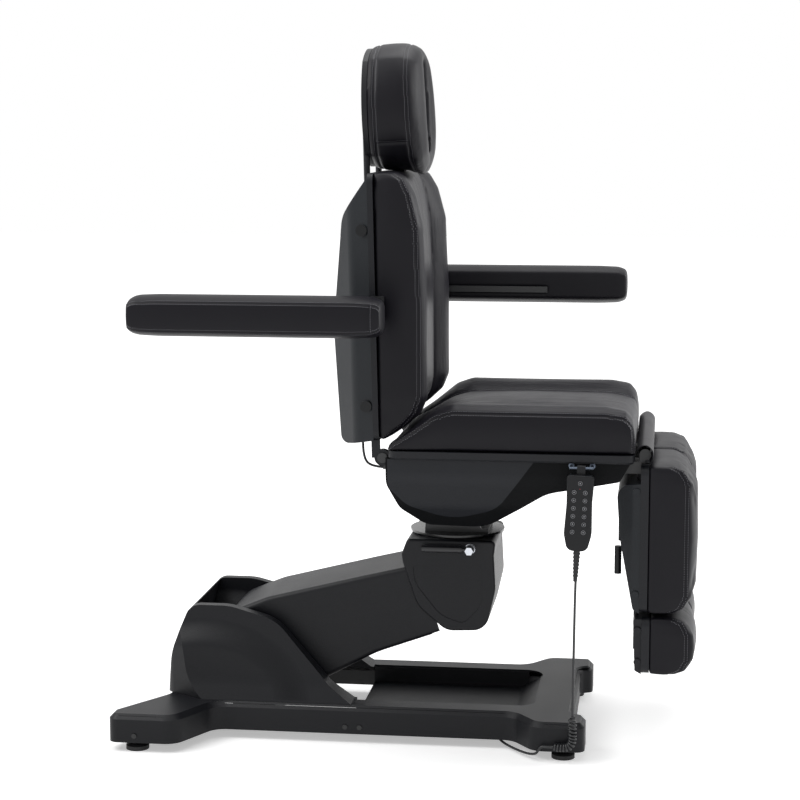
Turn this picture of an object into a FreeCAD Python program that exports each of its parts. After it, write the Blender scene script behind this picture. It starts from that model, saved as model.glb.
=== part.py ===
import FreeCAD, Part
import math
import os
import types
import Sketcher
from FreeCAD import Placement, Rotation, Vector

# An electric treatment chair on a lifting column, in millimetres. +X points to the sitter's feet,
# +Y to the sitter's left, +Z up. The origin is on the floor, under the middle of the whole chair.

# Driving sizes, one plain number each.
SIZES = {
    # General clearances and overruns
    "overrun": 5.0,
    "clearance": 0.3,
    "running_fit": 0.05,
    "play": 2.0,
    "skin": 4.0,
    "screw_head_radius": 5.5,
    "screw_head_height": 2.5,
    # Base covers, frame and feet
    "foot_height": 20.0,
    "foot_radius": 25.0,
    "stud_radius": 6.0,
    "skirt_height": 62.0,
    "cover_bevel": 11.0,
    "base_rear": -628.0,
    "base_front": 397.0,
    "base_seam": -113.0,
    "rail_half": 205.0,
    "rear_wing_half": 330.0,
    "rear_wing_depth": 148.0,
    "rear_sweep": 88.0,
    "rear_middle_half": 150.0,
    "rear_neck": 62.0,
    "front_wing_half": 275.0,
    "front_wing_depth": 109.0,
    "front_neck": 50.0,
    "front_notch": 28.0,
    "notch_half": 182.0,
    "wing_round": 20.0,
    "neck_round": 42.0,
    "tray_half": 148.0,
    "tray_front": 285.0,
    "tray_drop": 41.0,
    "tray_ramp": 46.0,
    "beam_width": 40.0,
    "beam_height": 34.0,
    "beam_rise": 10.0,
    "beam_wall": 3.0,
    "beam_middle": 176.0,
    "foot_inset_x": 58.0,
    "foot_inset_y": 30.0,
    "foot_plate": 6.0,
    # Rear housing that the lifting arm swings in
    "housing_rise": 204.0,
    "housing_low_half": 190.0,
    "housing_top_half": 150.0,
    "housing_inner_half": 128.0,
    "housing_back_wall": 14.0,
    # Lifting arm and its two shafts
    "rear_shaft_x": -350.0,
    "rear_shaft_z": 200.0,
    "front_shaft_x": 97.0,
    "front_shaft_z": 315.0,
    "shaft_radius": 14.0,
    "arm_half": 112.0,
    "arm_plate": 8.0,
    "arm_plate_gap": 92.0,
    "link_drop": 46.0,
    "link_shift": 26.0,
    "link_radius": 9.0,
    "link_half": 40.0,
    # Knuckle, turntable and lock
    "knuckle_half": 121.0,
    "knuckle_length": 208.0,
    "knuckle_height": 171.0,
    "knuckle_cover": 8.4,
    "knuckle_top": 408.0,
    "cap_height": 33.0,
    "disc_radius": 105.5,
    "disc_plate": 5.0,
    "disc_lift": 2.0,
    "swivel_radius": 30.0,
    "tilt_x": 60.0,
    "tilt_z": 545.0,
    "tilt_radius": 12.0,
    "tilt_cheek": 8.0,
    "tilt_half": 58.0,
    "lever_x": 137.0,
    "lever_z": 424.0,
    "lever_grip": 88.0,
    "lever_radius": 7.5,
    # Seat
    "seat_rear": -26.0,
    "seat_front": 486.0,
    "seat_half": 272.0,
    "rim_base": 642.0,
    "rim_height": 18.0,
    "seat_crest": 757.0,
    "seat_valley": 736.0,
    "seat_swell": 8.0,
    "belly_rear": -33.0,
    "belly_depth": 162.0,
    "belly_half": 246.0,
    "belly_skin": 4.0,
    "panel_proud": 3.0,
    "frame_half": 226.0,
    "frame_tube": 28.0,
    # Backrest
    "hinge_x": -41.0,
    "hinge_z": 640.0,
    "hinge_radius": 11.0,
    "back_lean": 1.4,
    "back_top": 1243.0,
    "back_base": 678.0,
    "back_half": 252.0,
    "board_rear": -58.0,
    "board_front": -46.0,
    "back_crest": 56.0,
    "back_valley": 28.0,
    "shell_rear": -150.0,
    "knob_radius": 12.0,
    "knob_height": 6.0,
    # Headrest
    "head_height": 276.0,
    "head_half": 150.0,
    "head_rear": -81.0,
    "head_seam": 17.0,
    "head_front": 48.0,
    "head_drop": 20.0,
    "face_hole_height": 190.0,
    "face_hole_half": 42.0,
    "post_radius": 7.0,
    "post_gap": 90.0,
    "post_length": 290.0,
    # Armrests
    "arm_pivot_x": -49.0,
    "arm_pivot_z": 960.0,
    "rest_length": 534.0,
    "rest_tail": 24.0,
    "rest_width": 90.0,
    "rest_inner": 298.0,
    "rest_thick": 88.0,
    "rest_rise": 10.0,
    "rest_bar": 12.0,
    "rest_bar_height": 14.0,
    "rest_bar_reach": 325.0,
    # Legs
    "leg_hinge_x": 515.0,
    "leg_hinge_z": 655.0,
    "leg_gap": 6.0,
    "leg_half_width": 128.0,
    "leg_top": 636.0,
    "leg_base": 322.0,
    "leg_board_rear": 507.0,
    "leg_board_front": 524.0,
    "leg_pad_front": 626.0,
    "leg_shell_rear": 456.0,
    "foot_top": 312.0,
    "foot_base": 190.0,
    "foot_offset": 6.0,
    "foot_pad_front": 630.0,
    "foot_rail_radius": 5.5,
    "foot_rail_length": 190.0,
    "leg_lever_z": 445.0,
    "leg_lever_length": 60.0,
    "flap_radius": 18.3,
    "flap_wall": 2.4,
    # Handset, its hook and its cord
    "handset_x": 384.0,
    "handset_top": 622.0,
    "handset_length": 160.0,
    "handset_width": 58.0,
    "handset_thick": 22.0,
    "handset_y": -292.0,
    "handset_lean": 2.4,
    "key_radius": 5.0,
    "key_height": 0.8,
    "hook_z": 635.0,
    "hook_y": -284.0,
    "hook_fit": 0.55,
    "hook_bar_radius": 3.0,
    "relief_length": 66.0,
    "cord_radius": 2.75,
    "coil_radius": 9.5,
    "coil_pitch": 8.6,
    "coil_end_pitch": 6.4,
    "coil_drop": 50.0,
    "coil_bend": 28.0,
    "coil_run": 28.0,
    "coil_top": 112.0,
    "coil_x": 372.0,
    "gland_x": 205.0,
    "cable_y": -120.0,
    "cable_x": -100.0,
    "cable_z": 600.0,
}

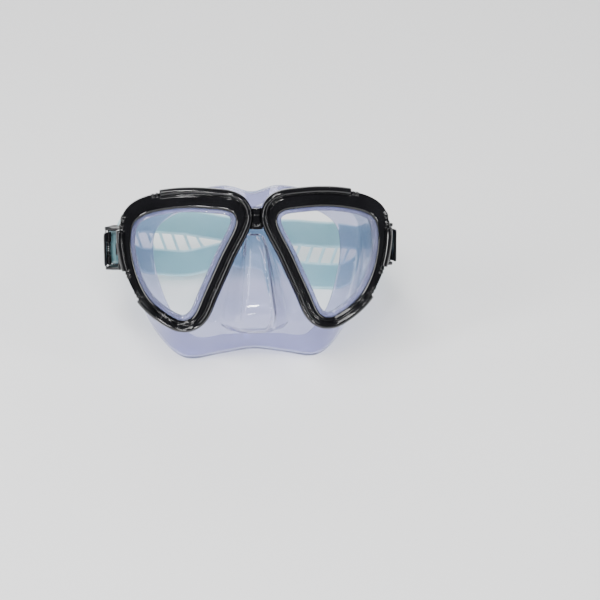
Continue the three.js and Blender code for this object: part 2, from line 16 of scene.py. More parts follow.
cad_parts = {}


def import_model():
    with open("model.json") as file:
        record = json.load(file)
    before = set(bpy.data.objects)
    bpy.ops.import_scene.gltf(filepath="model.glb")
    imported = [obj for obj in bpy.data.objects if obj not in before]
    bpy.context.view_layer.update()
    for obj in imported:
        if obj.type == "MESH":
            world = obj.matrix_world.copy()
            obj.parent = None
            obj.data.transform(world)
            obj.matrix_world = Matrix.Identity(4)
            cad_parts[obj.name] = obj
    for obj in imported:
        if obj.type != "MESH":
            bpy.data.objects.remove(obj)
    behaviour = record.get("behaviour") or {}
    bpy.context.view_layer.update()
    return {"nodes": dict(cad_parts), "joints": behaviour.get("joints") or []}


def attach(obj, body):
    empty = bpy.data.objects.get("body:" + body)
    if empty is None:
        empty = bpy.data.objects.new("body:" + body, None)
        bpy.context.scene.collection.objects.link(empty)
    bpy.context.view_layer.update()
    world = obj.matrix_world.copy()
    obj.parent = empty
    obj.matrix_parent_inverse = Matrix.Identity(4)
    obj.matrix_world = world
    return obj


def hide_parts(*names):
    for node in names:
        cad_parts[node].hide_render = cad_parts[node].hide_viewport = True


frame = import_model()
joints = {joint["name"]: joint for joint in frame["joints"]}

# ---------------------------------------------------------------- driving dimensions, in mm
SWEEP = 0.045  # how fast the windows run back towards the temples
SWEEP_FROM = 12.0  # half the width of the rounded middle of that sweep
PIVOT = np.array([0.0, 25.0, -1.0])  # the buckles' swivel axis, along x

GLASS = 4.0
GLASS_OVER_SIGHT = 3.0  # how far the pane runs out past what is seen through it
GROUND_EDGE = 0.35
FIT = 0.3  # gap between pieces that touch
WALL = 2.0  # thickness of the skirt
SEAL_FRONT = -1.6
SEAL_GROWTH = 4.6  # outside of the clear seal, out from the sight line
BEZEL_LIP = 2.7  # inner edge of the bezel, out from the sight line
BEZEL_FRONT = -4.0
BEAD_FRONT = -5.8
BEAD_WIDTH = 4.0
BEAD_PROUD = 1.8
BEAD_LENGTHS = [(68.0, 309.0), (-16.0, 27.0)]  # degrees round the window's middle, 90 is up
NOTCH = 2.2  # degrees taken by each gap and each small rib at a bead's end
WINDOW_MIDDLE = np.array([45.0, -2.0])
BRIDGE_TOP = 25.2
BRIDGE_BOTTOM = 12.5
FRAME_FRONT = 1.8
FRAME_BACK = 12.0
FRAME_INSET = 0.6  # how far the frame lies inside the bezel's outline
SKIRT_FRONT = FRAME_BACK + FIT

LUG_IN = 76.0  # inner face of the frame's lug
LUG_OUT = 79.3
PLATE_IN = LUG_OUT + FIT  # the buckle's plate
PLATE_OUT = PLATE_IN + 1.8
CHEEK_IN = 11.0  # inner face of a buckle cheek, from the buckle's middle
CHEEK_OUT = 12.8
LUG_ROUND = 9.0  # radius of the lug's round end
STUD = 2.5  # radius of the pivot stud
ROLLER = (83.0, 40.0)
ROLLER_AXLE = 1.0
LEVER_PIN = (87.2, 31.5)
LEVER_PIN_RADIUS = 0.9

STRAP_THICK = 1.6
STRAP_NARROW = 20.0
STRAP_WIDE = 45.0
STRAP_WAIST = 33.0  # its width in the middle of the back
STRAP_BACK = 88.0
STRAP_SAG = 7.5  # how far it hangs at the back, from SAG_FROM on
SAG_FROM = 64.0
STRAP_ROLL = 0.11  # how much lower it hangs towards the wearer's left
STRAP_ARCH = 4.0  # how much higher its middle is
STRAP_STEP = np.array([0.5, 0.5, 0.2])  # spacing of the grid that it is carved on
STRAP_CORNER = 0.6  # rounding along the strap's edges
STRAP_DISH = 0.35  # how much lower its faces are than its rims
RUN_X = 81.0  # the strap beside the buckle, and its free end outside it
TAIL_X = 83.4
KEEPER = (50.0, 55.0)

SIGHT = [
    (14.9, 18.8), (24.4, -2.4), (34, -23.7), (40.2, -36.8), (43.8, -38.7), (51, -35.2),
    (60.5, -27), (66.9, -15.5), (70.3, -3), (71, 8.5), (69.2, 15.6), (64, 19.2),
    (53, 21.8), (40, 22.8), (28, 22.2), (17.2, 20.7),
]  # the edge of what is seen through the left window, in x and z

SKIRT_ROOT = [
    (0, 21.5), (16, 28.5), (39, 31), (62, 26.5), (73.5, 17), (75.3, 4),
    (73.5, -12), (67, -27), (56, -40), (42, -44.5), (22, -45.5), (0, -45.5),
]  # the left half of the skirt's outline where it leaves the frame, in x and z

SKIRT_BEND = [
    (0, 25, 33), (15, 26.5, 37), (38, 31, 32.8), (60, 39, 24), (72, 46, 12),
    (74.5, 47, -6), (70.5, 43, -28), (60, 35.5, -53), (42, 28.5, -70), (20, 24.5, -67),
    (0, 23.5, -64),
]  # the left half of the face seal's outer bend
SEAL_MIDDLE = np.array([0.0, -9.0])

NOSE_LEVELS = [
    (-49, 6, 16, 7), (-46.5, 9, 20.5, -1), (-38.5, 10.6, 21, -12.5), (-35, 10.3, 20.3, -13.5),
    (-18, 8.6, 16.5, -8), (0, 6.6, 9.5, -1), (6, 5, 7.2, 4), (9, 3.2, 5.2, 9),
]  # the nose pocket from below: height, half widths of its front and base, and how far forward
NOSE_FILLET = 3.5  # between the nose pocket and the skirt's wall
SEAL_FILLET = 0.8
LIP = 5.0  # how far the feathered lip turns in from the face seal's bend
NOSE_DROOP = 3.0  # how much lower its underside is in the middle than at its sides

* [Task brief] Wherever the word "Identity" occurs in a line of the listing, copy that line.

* [Task result]
            obj.matrix_world = Matrix.Identity(4)
    obj.matrix_parent_inverse = Matrix.Identity(4)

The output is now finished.